╭──

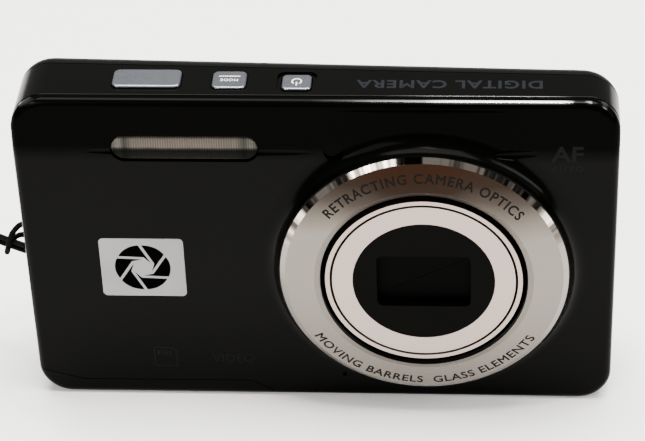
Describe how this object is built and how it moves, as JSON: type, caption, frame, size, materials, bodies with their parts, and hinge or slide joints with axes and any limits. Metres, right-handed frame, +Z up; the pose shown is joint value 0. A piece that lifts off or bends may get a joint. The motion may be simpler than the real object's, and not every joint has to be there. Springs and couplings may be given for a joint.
{
  "type": "compact digital camera",
  "caption": "Slim compact digital camera with a retracting zoom lens behind barrier blades, built-in flash, rear screen and keys, and a wrist strap.",
  "frame": {"origin": "centre of the camera's bounding box at its flat base, without the strap", "axes": "+X to the right seen from the front, along the camera's length; -Y out of the lens; +Z up"},
  "size_m": [0.1512, 0.023, 0.0564],
  "materials": {
    "front_black": "satin-gloss moulded black",
    "band_black": "polished black",
    "rear_black": "fine matt grain",
    "door_black": "satin-gloss black",
    "key_silver": "silver-painted moulding with polished edge",
    "ring_silver": "satin turned ring with polished bevel",
    "barrel_silver": "satin anodised",
    "cap_black": "satin black",
    "blade_black": "satin black",
    "inner_black": "matt black",
    "inner_grey": "plain moulding",
    "gear_white": "unfilled acetal",
    "steel": "brushed",
    "plated": "bright plating",
    "brass": "plain",
    "board_green": "solder mask",
    "cell_grey": "shrink sleeve",
    "card_black": "plain",
    "optic": "coated optical glass",
    "clear_window": "clear moulded window",
    "screen_cover": "hard-coated clear over black",
    "panel": "display panel",
    "badge_grey": "light grey printed label",
    "strap_black": "braided nylon",
    "grip_rubber": "moulded sleeve",
    "sleeve_black": "plastic sleeve"
  },
  "bodies": {
    "camera": {"front_cover": "front_black", "middle_band": "band_black", "rear_cover": "rear_black", "battery": "cell_grey", "battery_bay": "inner_grey", "memory_card": "card_black", "card_slot": "steel", "main_board": "board_green", "chassis": "steel", "tripod_socket": "brass", "flash_window": "clear_window", "flash_unit": "plated", "flash_capacitor": "sleeve_black", "focus_lamp_window": "clear_window", "badge": "badge_grey", "lens_ring": "ring_silver", "lens_base": "inner_black", "image_sensor": "steel", "display_bracket": "steel", "display_panel": "panel", "display_window": "screen_cover", "top_key_board": "board_green", "rear_key_board": "board_green", "usb_socket": "plated", "speaker": "steel", "strap_bar": "plated", "body_screws": "plated", "strap_cord": "strap_black", "strap_ferrule": "grip_rubber", "strap_loop": "strap_black", "zoom_motor": "steel", "focus_motor": "steel"},
    "outer_lens_tube": {"outer_barrel": "barrel_silver"},
    "inner_lens_tube": {"inner_barrel": "barrel_silver", "barrel_cap": "cap_black", "front_lens_cell": "inner_black", "front_lens": "optic", "shutter_unit": "inner_black"},
    "upper_blade": {"barrier_blade_upper": "blade_black"},
    "lower_blade": {"barrier_blade_lower": "blade_black"},
    "focus_group": {"focus_frame": "inner_black", "focus_lens": "optic"},
    "focus_drive": {"focus_screw": "steel"},
    "cam": {"cam_ring": "inner_black"},
    "idler": {"idler_gear": "gear_white"},
    "pinion": {"motor_pinion": "brass"},
    "door_slide_pin": {"battery_door_pin": "steel"},
    "door": {"battery_door": "door_black"},
    "latch": {"battery_latch": "inner_grey"},
    "port_cover": {"usb_cover": "grip_rubber"},
    "shutter_key": {"shutter_button": "key_silver"},
    "mode_key": {"mode_button": "key_silver"},
    "power_key": {"power_button": "key_silver"},
    "record_key": {"record_button": "key_silver"},
    "playback_key": {"playback_button": "key_silver"},
    "menu_key": {"menu_button": "key_silver"},
    "delete_key": {"delete_button": "key_silver"},
    "pad": {"four_way_pad": "key_silver"},
    "set_key": {"set_button": "key_silver"},
    "rocker": {"zoom_rocker": "key_silver"}
  },
  "joints": [
    {"name": "lens_extend", "type": "slide", "parent": "camera", "child": "outer_lens_tube", "axis": [0, -1, 0], "range_m": [0, 0.009]},
    {"name": "inner_extend", "type": "slide", "parent": "outer_lens_tube", "child": "inner_lens_tube", "axis": [0, -1, 0], "range_m": [0, 0.008]},
    {"name": "cam_turn", "type": "hinge", "parent": "camera", "child": "cam", "pos_m": [0.01645, 0, 0.0268], "axis": [0, 1, 0], "range_deg": [0, 75]},
    {"name": "idler_turn", "type": "hinge", "parent": "camera", "child": "idler", "pos_m": [0.03271, 0.004, 0.01054], "axis": [0, 1, 0], "range_deg": [-270, 0]},
    {"name": "pinion_turn", "type": "hinge", "parent": "camera", "child": "pinion", "pos_m": [0.03985, 0.004, 0.00822], "axis": [0, 1, 0], "range_deg": [0, 540]},
    {"name": "upper_blade_turn", "type": "hinge", "parent": "inner_lens_tube", "child": "upper_blade", "pos_m": [0.02679, -0.0096, 0.02498], "axis": [0, 1, 0], "range_deg": [0, 28]},
    {"name": "lower_blade_turn", "type": "hinge", "parent": "inner_lens_tube", "child": "lower_blade", "pos_m": [0.00611, -0.0096, 0.02862], "axis": [0, 1, 0], "range_deg": [0, 28]},
    {"name": "focus_slide", "type": "slide", "parent": "camera", "child": "focus_group", "axis": [0, -1, 0], "range_m": [0, 0.0016]},
    {"name": "focus_screw_turn", "type": "hinge", "parent": "camera", "child": "focus_drive", "pos_m": [0.01645, 0.001, 0.036], "axis": [0, 1, 0], "range_deg": [0, 1152]},
    {"name": "door_slide", "type": "slide", "parent": "camera", "child": "door_slide_pin", "axis": [-1, 0, 0], "range_m": [0, 0.0025]},
    {"name": "door_hinge", "type": "hinge", "parent": "door_slide_pin", "child": "door", "pos_m": [-0.027, 0.0051, 0.0015], "axis": [1, 0, 0], "range_deg": [0, 90]},
    {"name": "latch_slide", "type": "slide", "parent": "camera", "child": "latch", "axis": [1, 0, 0], "range_m": [0, 0.0014], "stiffness_N_per_m": 150},
    {"name": "port_cover_hinge", "type": "hinge", "parent": "camera", "child": "port_cover", "pos_m": [0.04535, 0.00045, 0.021], "axis": [0, 0, 1], "range_deg": [0, 95]},
    {"name": "shutter_press", "type": "slide", "parent": "camera", "child": "shutter_key", "axis": [0, 0, -1], "range_m": [0, 0.0009], "stiffness_N_per_m": 500},
    {"name": "mode_press", "type": "slide", "parent": "camera", "child": "mode_key", "axis": [0, 0, -1], "range_m": [0, 0.0003], "stiffness_N_per_m": 300},
    {"name": "power_press", "type": "slide", "parent": "camera", "child": "power_key", "axis": [0, 0, -1], "range_m": [0, 0.0003], "stiffness_N_per_m": 300},
    {"name": "record_press", "type": "slide", "parent": "camera", "child": "record_key", "axis": [0, -1, 0], "range_m": [0, 0.00025], "stiffness_N_per_m": 300},
    {"name": "playback_press", "type": "slide", "parent": "camera", "child": "playback_key", "axis": [0, -1, 0], "range_m": [0, 0.00025], "stiffness_N_per_m": 300},
    {"name": "menu_press", "type": "slide", "parent": "camera", "child": "menu_key", "axis": [0, -1, 0], "range_m": [0, 0.00025], "stiffness_N_per_m": 300},
    {"name": "delete_press", "type": "slide", "parent": "camera", "child": "delete_key", "axis": [0, -1, 0], "range_m": [0, 0.00025], "stiffness_N_per_m": 300},
    {"name": "set_press", "type": "slide", "parent": "camera", "child": "set_key", "axis": [0, -1, 0], "range_m": [0, 0.00025], "stiffness_N_per_m": 300},
    {"name": "pad_tilt", "type": "hinge", "parent": "camera", "child": "pad", "pos_m": [-0.0303, 0.00915, 0.0235], "axis": [1, 0, 0], "range_deg": [-2, 2], "stiffness_Nm_per_rad": 0.05},
    {"name": "rocker_tilt", "type": "hinge", "parent": "camera", "child": "rocker", "pos_m": [-0.0303, 0.0104, 0.0454], "axis": [0, 0, 1], "range_deg": [-4, 4], "stiffness_Nm_per_rad": 0.05}
  ],
  "couplings": [
    {"joint": "inner_extend", "follows": "lens_extend", "ratio": 0.88889},
    {"joint": "cam_turn", "follows": "lens_extend", "rad_per_m": 145.44},
    {"joint": "idler_turn", "follows": "lens_extend", "rad_per_m": -523.6},
    {"joint": "pinion_turn", "follows": "lens_extend", "rad_per_m": 1047.2},
    {"joint": "upper_blade_turn", "follows": "lens_extend", "rad_per_m": 54.299},
    {"joint": "lower_blade_turn", "follows": "lens_extend", "rad_per_m": 54.299},
    {"joint": "focus_screw_turn", "follows": "focus_slide", "rad_per_m": 12566}
  ]
}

╰──

Tally every line of the data that holds the word "built" and write the count alone.

## Expected output:
2